===== Data excerpt =====
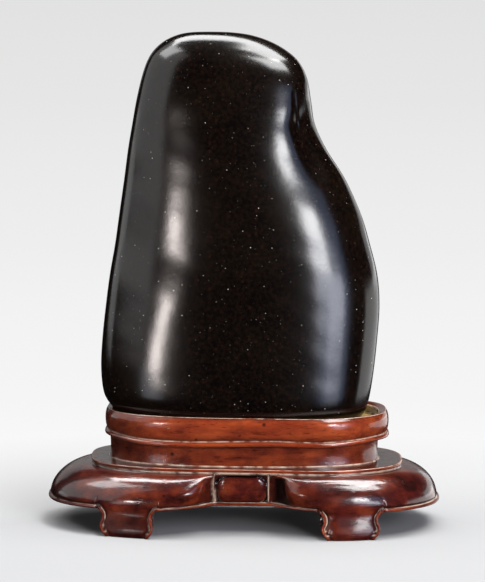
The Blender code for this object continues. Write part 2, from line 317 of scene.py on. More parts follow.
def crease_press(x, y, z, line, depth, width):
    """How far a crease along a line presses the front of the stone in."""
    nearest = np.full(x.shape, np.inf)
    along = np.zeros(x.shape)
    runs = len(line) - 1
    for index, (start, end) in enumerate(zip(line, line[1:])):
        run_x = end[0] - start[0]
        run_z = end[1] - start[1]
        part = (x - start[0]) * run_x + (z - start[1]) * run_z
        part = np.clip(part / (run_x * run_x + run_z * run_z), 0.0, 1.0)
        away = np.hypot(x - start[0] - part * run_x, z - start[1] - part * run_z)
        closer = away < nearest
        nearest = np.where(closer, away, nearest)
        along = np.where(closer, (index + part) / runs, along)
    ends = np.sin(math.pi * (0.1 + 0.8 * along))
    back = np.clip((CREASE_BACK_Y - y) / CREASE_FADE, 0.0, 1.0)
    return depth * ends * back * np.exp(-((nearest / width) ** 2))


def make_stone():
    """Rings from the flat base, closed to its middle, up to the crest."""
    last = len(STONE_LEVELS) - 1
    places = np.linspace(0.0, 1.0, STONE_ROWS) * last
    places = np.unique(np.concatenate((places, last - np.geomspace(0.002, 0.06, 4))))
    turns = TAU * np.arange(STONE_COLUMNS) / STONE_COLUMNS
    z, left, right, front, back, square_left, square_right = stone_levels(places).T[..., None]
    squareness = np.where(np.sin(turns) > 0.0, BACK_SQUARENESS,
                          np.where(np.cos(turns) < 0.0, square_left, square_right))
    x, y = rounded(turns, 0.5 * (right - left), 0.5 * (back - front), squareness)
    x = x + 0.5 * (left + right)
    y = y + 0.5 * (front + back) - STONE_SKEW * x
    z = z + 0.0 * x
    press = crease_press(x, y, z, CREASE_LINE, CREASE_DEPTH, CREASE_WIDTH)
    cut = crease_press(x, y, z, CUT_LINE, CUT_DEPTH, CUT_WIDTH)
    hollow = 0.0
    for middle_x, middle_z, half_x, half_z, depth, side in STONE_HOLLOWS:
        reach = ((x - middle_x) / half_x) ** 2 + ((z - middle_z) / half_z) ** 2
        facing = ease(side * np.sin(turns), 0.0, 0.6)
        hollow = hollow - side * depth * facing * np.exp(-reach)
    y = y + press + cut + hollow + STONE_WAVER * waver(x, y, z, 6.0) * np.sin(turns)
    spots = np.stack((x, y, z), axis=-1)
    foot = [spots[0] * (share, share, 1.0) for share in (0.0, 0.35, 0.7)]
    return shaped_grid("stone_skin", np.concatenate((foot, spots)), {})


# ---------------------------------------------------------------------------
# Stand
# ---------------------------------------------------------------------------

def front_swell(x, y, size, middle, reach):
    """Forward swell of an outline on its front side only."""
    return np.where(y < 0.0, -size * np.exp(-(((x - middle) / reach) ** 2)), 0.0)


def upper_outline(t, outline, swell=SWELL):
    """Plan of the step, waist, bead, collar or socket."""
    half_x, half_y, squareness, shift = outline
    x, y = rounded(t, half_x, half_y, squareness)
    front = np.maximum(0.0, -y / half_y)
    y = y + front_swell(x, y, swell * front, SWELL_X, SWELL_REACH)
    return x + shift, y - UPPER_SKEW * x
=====
Stated problem: Write out the whole listing exactly.

Result of the exercise:
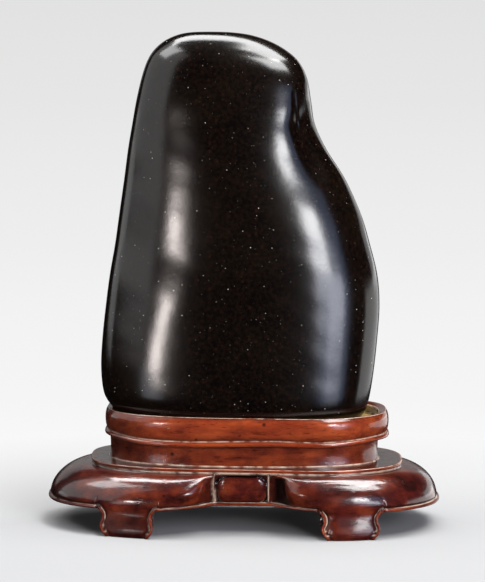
The Blender code for this object continues. Write part 2, from line 317 of scene.py on. More parts follow.
def crease_press(x, y, z, line, depth, width):
    """How far a crease along a line presses the front of the stone in."""
    nearest = np.full(x.shape, np.inf)
    along = np.zeros(x.shape)
    runs = len(line) - 1
    for index, (start, end) in enumerate(zip(line, line[1:])):
        run_x = end[0] - start[0]
        run_z = end[1] - start[1]
        part = (x - start[0]) * run_x + (z - start[1]) * run_z
        part = np.clip(part / (run_x * run_x + run_z * run_z), 0.0, 1.0)
        away = np.hypot(x - start[0] - part * run_x, z - start[1] - part * run_z)
        closer = away < nearest
        nearest = np.where(closer, away, nearest)
        along = np.where(closer, (index + part) / runs, along)
    ends = np.sin(math.pi * (0.1 + 0.8 * along))
    back = np.clip((CREASE_BACK_Y - y) / CREASE_FADE, 0.0, 1.0)
    return depth * ends * back * np.exp(-((nearest / width) ** 2))


def make_stone():
    """Rings from the flat base, closed to its middle, up to the crest."""
    last = len(STONE_LEVELS) - 1
    places = np.linspace(0.0, 1.0, STONE_ROWS) * last
    places = np.unique(np.concatenate((places, last - np.geomspace(0.002, 0.06, 4))))
    turns = TAU * np.arange(STONE_COLUMNS) / STONE_COLUMNS
    z, left, right, front, back, square_left, square_right = stone_levels(places).T[..., None]
    squareness = np.where(np.sin(turns) > 0.0, BACK_SQUARENESS,
                          np.where(np.cos(turns) < 0.0, square_left, square_right))
    x, y = rounded(turns, 0.5 * (right - left), 0.5 * (back - front), squareness)
    x = x + 0.5 * (left + right)
    y = y + 0.5 * (front + back) - STONE_SKEW * x
    z = z + 0.0 * x
    press = crease_press(x, y, z, CREASE_LINE, CREASE_DEPTH, CREASE_WIDTH)
    cut = crease_press(x, y, z, CUT_LINE, CUT_DEPTH, CUT_WIDTH)
    hollow = 0.0
    for middle_x, middle_z, half_x, half_z, depth, side in STONE_HOLLOWS:
        reach = ((x - middle_x) / half_x) ** 2 + ((z - middle_z) / half_z) ** 2
        facing = ease(side * np.sin(turns), 0.0, 0.6)
        hollow = hollow - side * depth * facing * np.exp(-reach)
    y = y + press + cut + hollow + STONE_WAVER * waver(x, y, z, 6.0) * np.sin(turns)
    spots = np.stack((x, y, z), axis=-1)
    foot = [spots[0] * (share, share, 1.0) for share in (0.0, 0.35, 0.7)]
    return shaped_grid("stone_skin", np.concatenate((foot, spots)), {})


# ---------------------------------------------------------------------------
# Stand
# ---------------------------------------------------------------------------

def front_swell(x, y, size, middle, reach):
    """Forward swell of an outline on its front side only."""
    return np.where(y < 0.0, -size * np.exp(-(((x - middle) / reach) ** 2)), 0.0)


def upper_outline(t, outline, swell=SWELL):
    """Plan of the step, waist, bead, collar or socket."""
    half_x, half_y, squareness, shift = outline
    x, y = rounded(t, half_x, half_y, squareness)
    front = np.maximum(0.0, -y / half_y)
    y = y + front_swell(x, y, swell * front, SWELL_X, SWELL_REACH)
    return x + shift, y - UPPER_SKEW * x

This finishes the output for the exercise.